The Cox proportional hazards model is a semi-parametric regression for time-to-event data that estimates adjusted hazard ratios (HRs) comparing groups while controlling for confounders. It assumes the hazard ratio is constant over time (proportional hazards assumption). Cox regression is flexible, accommodates censoring naturally, and permits simultaneous adjustment for multiple covariates.
From your work with the Kaplan-Meier estimator, you know how to describe survival curves for two or more groups and use the log-rank test to ask whether they differ. But KM has a critical limitation: it cannot adjust for confounders. If treated and untreated patients differ in age, disease severity, and comorbidities, a raw KM comparison conflates the treatment effect with selection bias. The Cox proportional hazards model solves this by extending survival analysis into a regression framework — the same intuition as moving from comparing group means to running a regression that controls for covariates.
The Cox model works with the hazard function h(t): the instantaneous rate of experiencing the event at time t, conditional on having survived to t. Think of it as the risk per unit of time at a particular moment. The model specifies that each subject's hazard is their baseline hazard h₀(t) — shared by everyone and left unspecified — multiplied by an exponential function of their covariates: h(t|X) = h₀(t) × exp(β₁X₁ + β₂X₂ + ...). This is why Cox is called semi-parametric: the covariate part is fully specified (parametric), but the baseline hazard is left completely flexible (non-parametric). You never need to assume survival follows an exponential or Weibull distribution. The model estimates the βs from the data using partial likelihood, a clever method that conditions on who is at risk at each event time — this naturally handles censored observations, which are the norm in longitudinal studies.
The coefficient β₁ exponentiated gives the hazard ratio (HR) for a one-unit change in X₁: HR = exp(β₁). An HR of 1.5 means the hazard rate for the exposed group is 50% higher at every point in time compared to the reference group, after adjusting for all other covariates in the model. This constant-ratio relationship is the proportional hazards assumption: the ratio of any two subjects' hazards stays the same over time. It doesn't mean the hazard itself is constant (it changes for everyone as time passes), only that the *ratio* between groups doesn't change. Practically, this means the survival curves should diverge (or converge) proportionally rather than crossing. Crossing Kaplan-Meier curves are a warning sign that this assumption is violated.

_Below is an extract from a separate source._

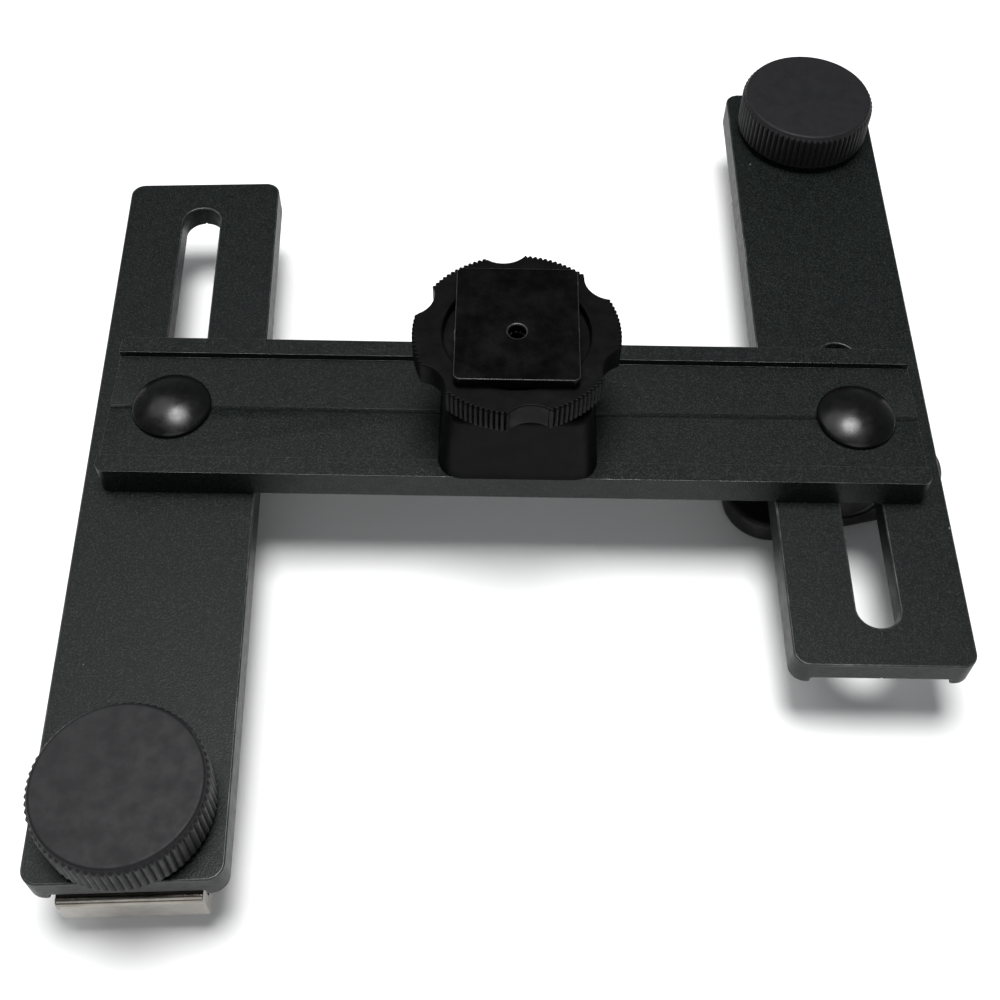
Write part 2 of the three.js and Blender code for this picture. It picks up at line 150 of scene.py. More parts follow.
def reach(node, direction):
    """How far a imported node's solid reaches along a direction: its lowest and highest value."""
    values = [v.co.dot(direction) for v in frame["nodes"][node].data.vertices]
    return min(values), max(values)


# ---------------------------------------------------------------- meshes


def mesh_object(name, vertices, faces, materials):
    mesh = bpy.data.meshes.new(name)
    mesh.from_pydata([tuple(v) for v in vertices], [], faces)
    mesh.validate()
    for material in materials:
        mesh.materials.append(material)
    for polygon in mesh.polygons:
        polygon.use_smooth = True
    piece = bpy.data.objects.new(name, mesh)
    bpy.context.scene.collection.objects.link(piece)
    return piece


def bake_modifiers(piece):
    """The piece's mesh becomes what its modifiers make of it."""
    depsgraph = bpy.context.evaluated_depsgraph_get()
    made = bpy.data.meshes.new_from_object(piece.evaluated_get(depsgraph))
    piece.modifiers.clear()
    piece.data = made
    return piece


def prism(outline, bottom, top):
    """Vertices and faces of a closed prism over an outline of (x, y) points, counter-clockwise."""
    n = len(outline)
    vertices = [(x, y, bottom) for x, y in outline] + [(x, y, top) for x, y in outline]
    faces = [tuple(reversed(range(n))), tuple(range(n, 2 * n))]
    faces += [(i, (i + 1) % n, n + (i + 1) % n, n + i) for i in range(n)]
    return vertices, faces


def rounded_rectangle(width, depth, radius, steps=8):
    points = []
    corners = ((1, -1, -90), (1, 1, 0), (-1, 1, 90), (-1, -1, 180))
    for sx, sy, start in corners:
        for i in range(steps + 1):
            angle = math.radians(start + 90 * i / steps)
            x = sx * (width / 2 - radius) + radius * math.cos(angle)
            y = sy * (depth / 2 - radius) + radius * math.sin(angle)
            points.append((x, y))
    return points


def circle(radius, steps=64, turn=0.0):
    angles = [turn + TAU * i / steps for i in range(steps)]
    return [(radius * math.cos(a), radius * math.sin(a)) for a in angles]


def solid(outline, bottom, top, place=Matrix.Identity(4)):
    vertices, faces = prism(outline, bottom, top)
    return mesh_object("tool", [place @ Vector(v) for v in vertices], faces, [])


def combine(piece, tool, operation):
    """Cuts the tool out of the piece, joins it on, or keeps what both share. The tool is used up."""
    modifier = piece.modifiers.new("combine", "BOOLEAN")
    modifier.operation = operation
    modifier.solver = "EXACT"
    modifier.object = tool
    bake_modifiers(piece)
    bpy.data.objects.remove(tool)


def round_edges(piece, width, segments=3, angle=35, edge_slot=None):
    """Rounds every sharp edge. The rounded faces can take a material slot of their own."""
    for polygon in piece.data.polygons:
        polygon.use_smooth = True
    modifier = piece.modifiers.new("round", "BEVEL")
    modifier.width = width
    modifier.segments = segments
    modifier.limit_method = "ANGLE"
    modifier.angle_limit = math.radians(angle)
    modifier.harden_normals = True
    modifier.use_clamp_overlap = True
    modifier.miter_outer = "MITER_ARC"
    if edge_slot is not None:
        modifier.material = edge_slot
    return bake_modifiers(piece)


def arc(centre, radius, start, end, steps):
    """Profile points (r, z) on an arc, angles in degrees."""
    points = []
    for i in range(steps + 1):
        angle = math.radians(start + (end - start) * i / steps)
        points.append((centre[0] + radius * math.cos(angle), centre[1] + radius * math.sin(angle)))
    return points


def held(points, margin=0.06 * MM):
    """The same profile with a point close to each end of its long stretches, so that flats shade flat."""
    result = [points[0]]
    for a, b in zip(points, points[1:]):
        length = math.dist(a, b)
        if length > 5 * margin:
            t = margin / length
            result.append((a[0] + (b[0] - a[0]) * t, a[1] + (b[1] - a[1]) * t))
            result.append((b[0] + (a[0] - b[0]) * t, b[1] + (a[1] - b[1]) * t))
        result.append(b)
    return result


def loft(name, profile, columns, materials, place, radius=None, closed=False):
    """A body round the Z axis. profile is a list of (r, z), from the axis to the axis unless it is closed.

    radius(r, z, angle) may change each point's distance from the axis.
    """
    vertices = []
    rings = []
    for r, z in profile:
        if r == 0 and not closed:
            rings.append([len(vertices)])
            vertices.append(place @ Vector((0, 0, z)))
            continue
        ring = []
        for i in range(columns):
            angle = TAU * i / columns
            distance = radius(r, z, angle) if radius else r
            ring.append(len(vertices))
            vertices.append(place @ Vector((distance * math.cos(angle), distance * math.sin(angle), z)))
        rings.append(ring)
    faces = []
    pairs = list(zip(range(len(rings)), range(1, len(rings))))
    if closed:
        pairs.append((len(rings) - 1, 0))
    for a, b in pairs:
        lower, upper = rings[a], rings[b]
        for i in range(columns):
            j = (i + 1) % columns
            if len(lower) == 1:
                faces.append((lower[0], upper[j], upper[i]))
            elif len(upper) == 1:
                faces.append((lower[i], lower[j], upper[0]))
            else:
                faces.append((lower[i], lower[j], upper[j], upper[i]))
    return mesh_object(name, vertices, faces, materials)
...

Testing the proportional hazards assumption is standard practice. The most common method uses Schoenfeld residuals: if the assumption holds, residuals for each covariate should be uncorrelated with time. Violations require remedies — stratifying by the violating variable (allowing its baseline hazard to be group-specific), adding a time-interaction term (HR(t) = exp(β + γ·time)), or switching to a parametric or time-varying-coefficient model. Cox regression is the workhorse of survival analysis in clinical and epidemiologic research precisely because it pairs KM-style flexibility about the underlying time process with the confounder-adjusting power of regression — letting you answer "what is the adjusted hazard ratio for treatment, holding everything else equal?" with minimal distributional assumptions.